Why is human-in-the-loop no longer sufficient for AI governance? Human-in-the-loop assumes a manageable volume of decisions and a reviewer who can apply meaningful judgement to each. The volume of AI-mediated decisions in modern enterprise deployments — particularly agentic workflows running thousands of decisions per minute — exceeds the cognitive bandwidth of any reviewer pool. Continuous evaluation with sampled human review and automated guardrails is the operating replacement, not human exclusion.

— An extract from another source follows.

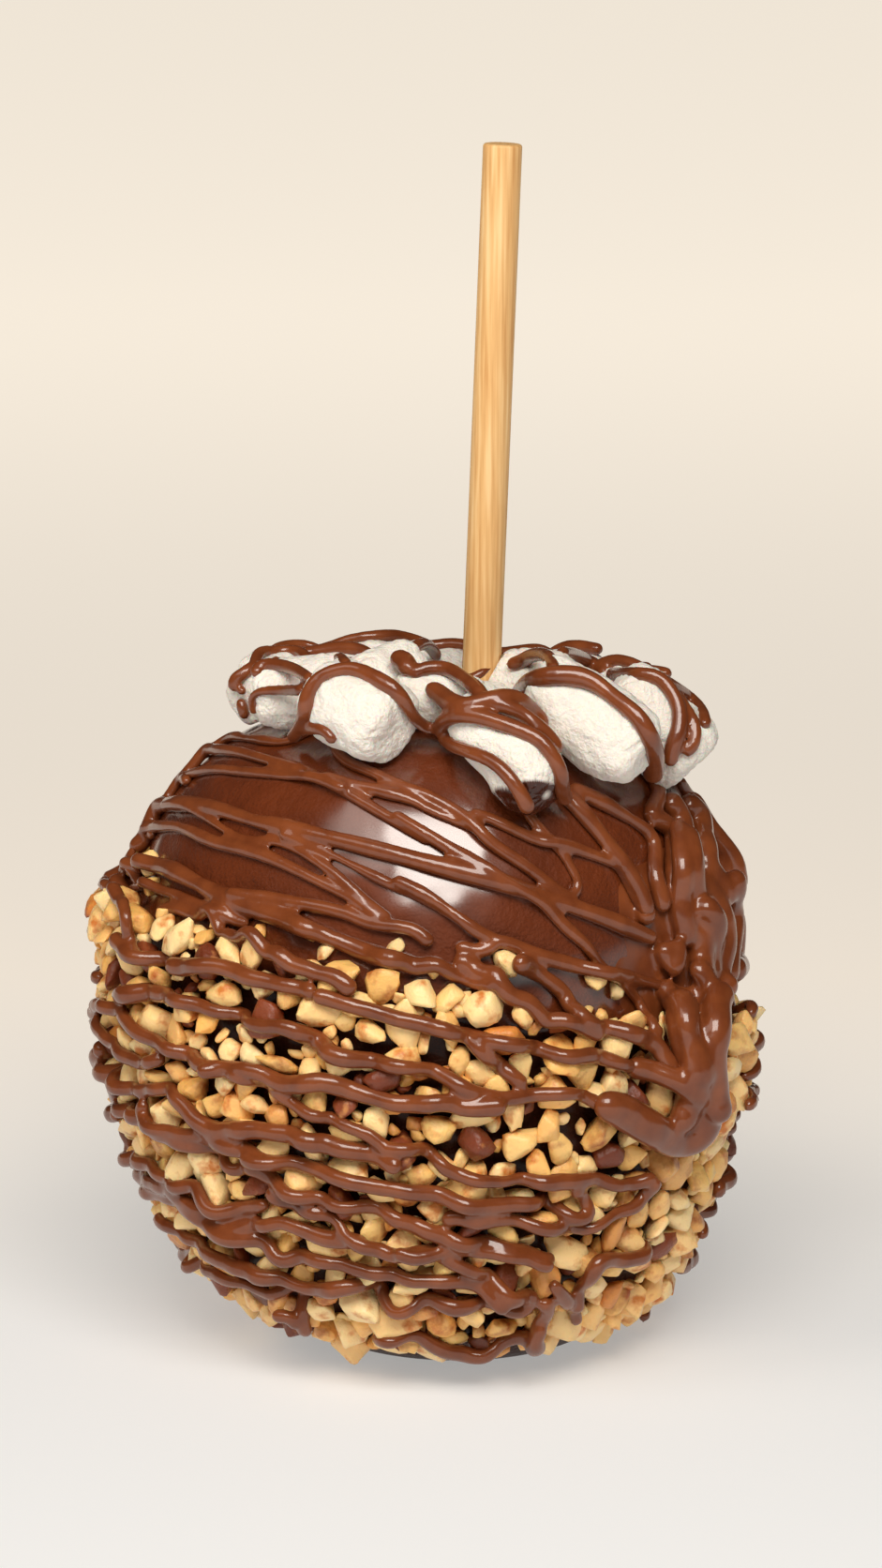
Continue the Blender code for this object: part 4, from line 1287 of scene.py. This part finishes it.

How is AI lifecycle governance different from model risk management? Model risk management treats the model as a relatively stable artifact subject to periodic review. Lifecycle governance treats the AI system as continuously changing — through foundation model updates, retrieval context changes, prompt evolution, and agentic tool additions — and attaches controls to the changes rather than to a fixed snapshot.

What new AI risks are not covered by traditional model risk management? Goal misalignment, reward hacking, autonomy escalation in agentic systems, context provenance loss in retrieval architectures, instruction injection through agent-mediated transactions, and behaviour drift from unannounced foundation model updates. Traditional MRM was not designed against any of these and is not instrumented to detect them.

What should a board ask management about AI governance in 2026? The five questions in the article above are a starting point. The shorter version: "Show me what we would produce if a regulator asked us today to demonstrate oversight of our AI systems." If the answer is "we would assemble it," the answer is no.

Does any of this apply outside financial services? The shifts apply wherever AI is being deployed at scale into decisions that affect customers, employees, or counterparties — healthcare, insurance, public services, large-platform consumer technology. Financial services is ahead on the regulatory clock; other sectors are not far behind.